Fedora Cloud with QEMU and cloud-init

This covers the necessities for booting a Fedora Cloud instance with QEMU (directly) and having it execute cloud-init after booting. This was done in service of a project to emulate Raspberry Pi intances that could automatically configure themselves to join a network or cluster.

Things to Know

• cloud-init is an operating system initialization framework that can do system bootstrapping after an operating system starts (e.g. configuring users, configuring devices, mounting disks, and etc.).

• QEMU is a tool suite that allows for user-space CPU emulation, and can act as a simple hypervisor.

• qcow, specifically qcow2, is a copy-on-write disk image format used by QEMU. It has the ability to dynamically grow as data is added, or preserve the base image and store written data elsewhere.

• System Management BIOS (SMBIOS) is used to supply data from the BIOS to an operating system. In this case, it can be used to supply instructions to cloud-init.

Steps (x86-64)

Assuming that we’re working off of an x86-64 machine, these steps perform a basic POC of QEMU driven Fedora Cloud before attempting to actually emulate another CPU architecture.

1. Download the Fedora Cloud’s QEMU qcow2 system for the x86-64 family of systems.

2. Generate a random password for a user account being added in user-data.

   mkpasswd --method=SHA-512 <password>
   

3. Create cloud-init files meta-data, user-data, and vendor-data.

   • meta-data should contain:

     instance-id: <something>
     

     where something is anything you like.

   • user-data should contain:

     #cloud-config
     users:
         - name: <username>
           groups: user,wheel
           hashed_passwd: <password>
           lock_passwd: false
           sudo: ALL=(ALL) NOPASSWD:ALL
     

     where username is anything you like and password is the output of the mkpasswd command.

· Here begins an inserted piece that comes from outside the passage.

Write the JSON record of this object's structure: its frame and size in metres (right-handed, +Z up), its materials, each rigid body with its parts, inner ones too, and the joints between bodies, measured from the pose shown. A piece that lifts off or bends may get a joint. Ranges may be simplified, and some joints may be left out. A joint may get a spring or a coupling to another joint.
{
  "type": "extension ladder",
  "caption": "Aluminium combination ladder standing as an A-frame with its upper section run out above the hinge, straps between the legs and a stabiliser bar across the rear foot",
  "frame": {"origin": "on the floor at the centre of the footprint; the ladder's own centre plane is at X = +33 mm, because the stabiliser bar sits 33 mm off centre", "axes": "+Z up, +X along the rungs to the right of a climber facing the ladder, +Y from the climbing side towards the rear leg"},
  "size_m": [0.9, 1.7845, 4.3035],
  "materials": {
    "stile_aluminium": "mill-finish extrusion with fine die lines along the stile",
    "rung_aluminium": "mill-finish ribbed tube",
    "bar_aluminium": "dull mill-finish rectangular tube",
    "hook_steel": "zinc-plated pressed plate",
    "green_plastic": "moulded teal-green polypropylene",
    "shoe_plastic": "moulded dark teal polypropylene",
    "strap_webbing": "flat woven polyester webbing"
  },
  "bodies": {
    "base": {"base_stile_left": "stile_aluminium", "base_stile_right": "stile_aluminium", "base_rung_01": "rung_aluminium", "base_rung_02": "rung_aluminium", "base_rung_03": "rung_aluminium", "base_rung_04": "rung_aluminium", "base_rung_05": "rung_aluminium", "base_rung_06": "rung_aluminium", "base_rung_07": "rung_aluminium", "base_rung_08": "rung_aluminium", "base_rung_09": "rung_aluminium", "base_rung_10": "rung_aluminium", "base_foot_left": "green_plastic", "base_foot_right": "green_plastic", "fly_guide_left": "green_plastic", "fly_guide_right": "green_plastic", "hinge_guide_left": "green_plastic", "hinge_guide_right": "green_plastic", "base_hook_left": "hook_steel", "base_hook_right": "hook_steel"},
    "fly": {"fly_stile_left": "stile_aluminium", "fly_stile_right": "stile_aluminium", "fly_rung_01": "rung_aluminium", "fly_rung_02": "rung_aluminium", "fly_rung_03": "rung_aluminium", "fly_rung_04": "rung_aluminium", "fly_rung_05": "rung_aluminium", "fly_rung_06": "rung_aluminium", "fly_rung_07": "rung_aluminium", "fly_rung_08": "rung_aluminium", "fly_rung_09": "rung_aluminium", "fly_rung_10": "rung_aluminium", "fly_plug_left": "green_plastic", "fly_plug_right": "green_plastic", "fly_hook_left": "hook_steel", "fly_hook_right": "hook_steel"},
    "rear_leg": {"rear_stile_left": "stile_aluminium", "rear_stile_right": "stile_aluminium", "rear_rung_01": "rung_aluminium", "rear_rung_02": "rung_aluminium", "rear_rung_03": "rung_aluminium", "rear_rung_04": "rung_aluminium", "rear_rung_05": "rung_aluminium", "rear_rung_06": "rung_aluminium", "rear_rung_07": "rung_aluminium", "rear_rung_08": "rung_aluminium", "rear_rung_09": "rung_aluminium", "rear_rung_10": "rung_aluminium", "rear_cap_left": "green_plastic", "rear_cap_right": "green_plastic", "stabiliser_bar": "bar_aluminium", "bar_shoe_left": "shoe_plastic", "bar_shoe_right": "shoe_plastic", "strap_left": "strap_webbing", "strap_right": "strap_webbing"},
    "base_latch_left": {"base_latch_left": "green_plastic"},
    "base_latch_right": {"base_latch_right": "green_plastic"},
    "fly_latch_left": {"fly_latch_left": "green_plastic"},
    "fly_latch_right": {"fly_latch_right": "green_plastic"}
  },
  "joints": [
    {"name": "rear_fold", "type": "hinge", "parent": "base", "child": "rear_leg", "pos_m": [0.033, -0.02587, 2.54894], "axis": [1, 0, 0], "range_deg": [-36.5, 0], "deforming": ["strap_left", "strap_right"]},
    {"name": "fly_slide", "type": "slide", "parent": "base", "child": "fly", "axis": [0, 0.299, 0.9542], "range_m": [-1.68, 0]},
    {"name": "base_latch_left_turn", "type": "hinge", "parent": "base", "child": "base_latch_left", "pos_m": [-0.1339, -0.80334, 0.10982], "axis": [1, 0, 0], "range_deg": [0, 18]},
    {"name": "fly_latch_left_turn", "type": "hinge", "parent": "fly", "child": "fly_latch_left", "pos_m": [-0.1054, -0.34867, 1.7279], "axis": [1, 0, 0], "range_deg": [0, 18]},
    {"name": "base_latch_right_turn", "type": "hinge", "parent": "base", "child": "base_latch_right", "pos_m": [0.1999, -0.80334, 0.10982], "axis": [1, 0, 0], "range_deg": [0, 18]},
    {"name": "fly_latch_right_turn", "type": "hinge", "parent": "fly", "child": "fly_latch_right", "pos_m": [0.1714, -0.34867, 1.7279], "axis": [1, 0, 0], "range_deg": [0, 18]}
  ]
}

   • vendor-data can just be an empty file.

4. Check the validity of the cloud-init user data.

   cloud-init schema --config-file user-data
   

5. Create an ad-hoc IMDS webserver to serve the cloud-init files.

   python -m http.server --directory .
   

6. Execute a QEMU start command against the x86-64 qcow2 image.

   qemu-system-x86_64 \
       -cpu host \
       -drive file=Fedora-Cloud-Base-39-1.5.x86_64.qcow2 \
       -m 512 \
       -machine accel=kvm \
       -nographic \
       -smbios type=1,serial=ds='nocloud;seedfrom=http://10.0.2.2:8000/'
   

7. The console should show a system booting, some cloud-init messages, and a login prompt that accepts the username and password configured.

When you’re ready to stop the system, you can just stop the QEMU process.

pkill qemu-system-x86_64

Steps (aarch64)

The above demonstrates the basics of engaging QEMU for an x86-64 machine on an x86-64 machine and should successfully boot Fedora Cloud.

However, this isn’t very representative of the Raspberry Pi architecture. We can also apply the same cloud-init set-up for aarch64/arm64, which gets us closer (perhaps close enough) to what we want.

1. Perform steps 1-7 above, downloading instead a qcow2 aarch64/arm64 image.

2. Execute a QEMU start command against the aarch64 qcow2 image.

   qemu-system-aarch64 \
       -bios /usr/share/edk2/aarch64/QEMU_EFI.fd \
       -cpu cortex-a57 \
       -device virtio-net-pci \
       -drive file=Fedora-Cloud-Base-39-1.5.aarch64.qcow2 \
       -m 1G \
       -machine virt \
       -nographic \
       -smbios type=1,serial=ds='nocloud;seedfrom=http://10.0.2.2:8000/' \
       -smp 2
   

   Note that the larger resources (virtual CPU and memory) provided are necessary for the image to successfully launch and present a login.

3. The console should show a system booting, some cloud-init messages, and a login prompt that accepts the username and password configured.

Networking

Networking is easy to append onto the virtual instance using a user mode host network configuration. We do this by adding an emulated network device and configuring it for internet access.

In this scheme, the guest will be able to access the host network and the public internet and the guest will use the host’s DNS resolution, but the host will have no route to the guest.

-netdev user,id=internet -device virtio-net-pci,netdev=internet

Configuring access from the host to the guest is a little more involved. It’s possible to create a bridge network on the host which the guest can take advantage of, but that can be difficult in certain situations, like if the host only has wireless internet.

A simpler solution if you only need specific network paths is to allow QEMU to create a tunnel for a particular protocol and pair of ports.

-netdev user,id=internet,hostfwd=tcp:127.0.0.1:8822-:22 -device virtio-net-pci,netdev=internet

This will allow the host to connect to the guest’s SSH over port 8822.